Mehler has suggestions for equipment that could have been included — a teeter-totter, or a merry-go-round built to accommodate wheelchairs — pointing to the Magical Bridge Playground in California where her daughter could play for hours. 

She attempted to give her input to the county on the plans for the playground, contacting Freeholder Brendan Gill, whom she said was receptive and put her in touch with the engineer. But at that point, the plans had been laid and the equipment bought.

Although good intentions were there, said Montclair disabilities advocate Alma Schneider, most all-access playgrounds cropping up throughout the U.S. are geared toward the needs of autistic children who have full movement. Instead she suggests that the engineers of these playgrounds look toward making them “universally-accessible.”

“I realize there was no malice intended in any way,” said Schneider, who runs a social support group for more than 300 Montclair-area parents of children with disabilities. “But, it’s very common when doing the right thing, not to ask for input from the disability community that will be using it. What was supposed to be a happy day for the [Mehler] family, wasn’t.” 

She likened it to Autism Awareness Month in the schools, which she said is a bone of contention with her members every year. 

“Very rarely, if at all, are these parents asked for any input on what the school has planned,” Schneider said.

Mehler and Schneider attended the ribbon-cutting in protest, bringing stickers to place on equipment that is not wheelchair accessible. She claims 30 pieces of equipment could have been tagged.

Mehler’s friend, Meaghan Lorenz of Montclair, whose child also has a disability but is not wheelchair-bound, said she was looking forward to their children playing together on the playground.

“It’s ironically named an ‘all-access playground,’ but contains nothing that disabled children in wheelchairs can use. In fact there isn’t a single playground in Essex County that adequately serves this completely excluded population,” said Lorenz. “These children, who spend their days hidden indoors and who desperately need access to outdoor play, have been repeatedly failed by our public spaces. The addition of two or three pieces of equipment to just one of these massive and expensive new playgrounds would make an enormous difference in the lives of the children living with severe disabilities in our community.”

The county invested $4 million into the park renovations, which includes the Watsessing Park Community Center building. Remington & Vernick Engineers from Secaucus was awarded a $65,000 contract to design the all-access playground. Picerno Giordano Construction from Kenilworth was awarded a public-bid contract for $1,436,000 to build the playground. Funding was provided from the Essex County Recreation and Open Space Trust Fund and with a grant from the New Jersey Department of Community Affairs. Work started in January and was completed in seven months.

The group said it’s not too late for the county to incorporate a few more pieces of equipment to accommodate the children in wheelchairs. 

“We hope they try and get some structures in there for these children who are dependant on their wheelchairs,” Schneider said.

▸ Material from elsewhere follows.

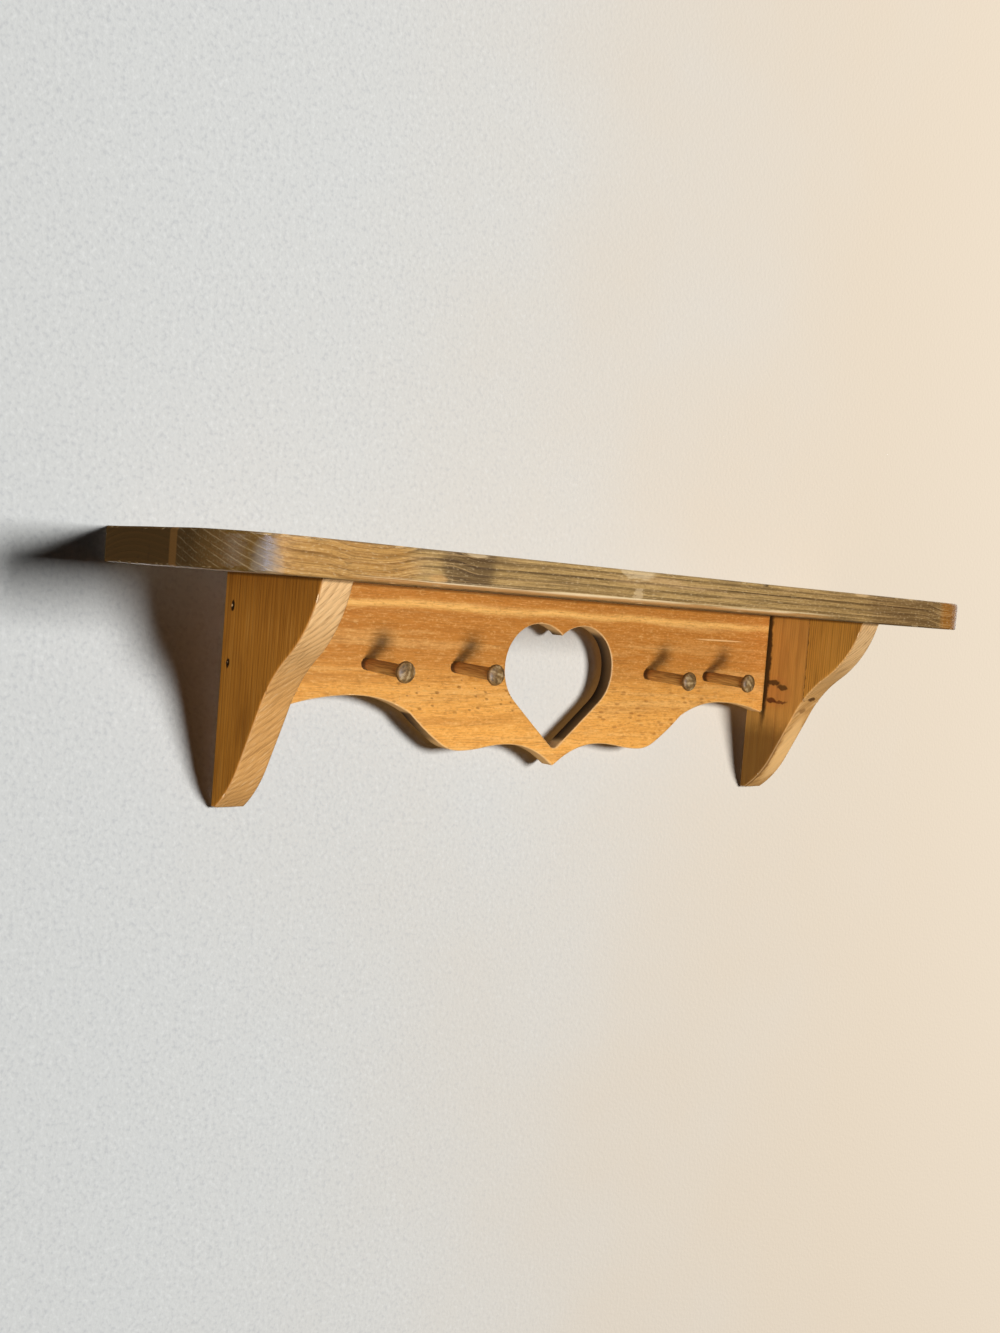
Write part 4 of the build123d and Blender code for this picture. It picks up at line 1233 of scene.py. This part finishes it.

Another all-access playground is expected to open this fall. This summer the YMCA of Montclair broke ground on an accessible public playground behind the Geyer Family Branch at 159 Glenridge Ave.

Through a design-and-development collaboration with Montclair State University, the Y is planning a fully accessible rainbow-themed playground with a play tower with an ADA staircase, a slide, a greenhouse and florist play space, sand and water play, a tiered mountain riding road and an urban garden. The Y is raising $150,000 in funding for the playground.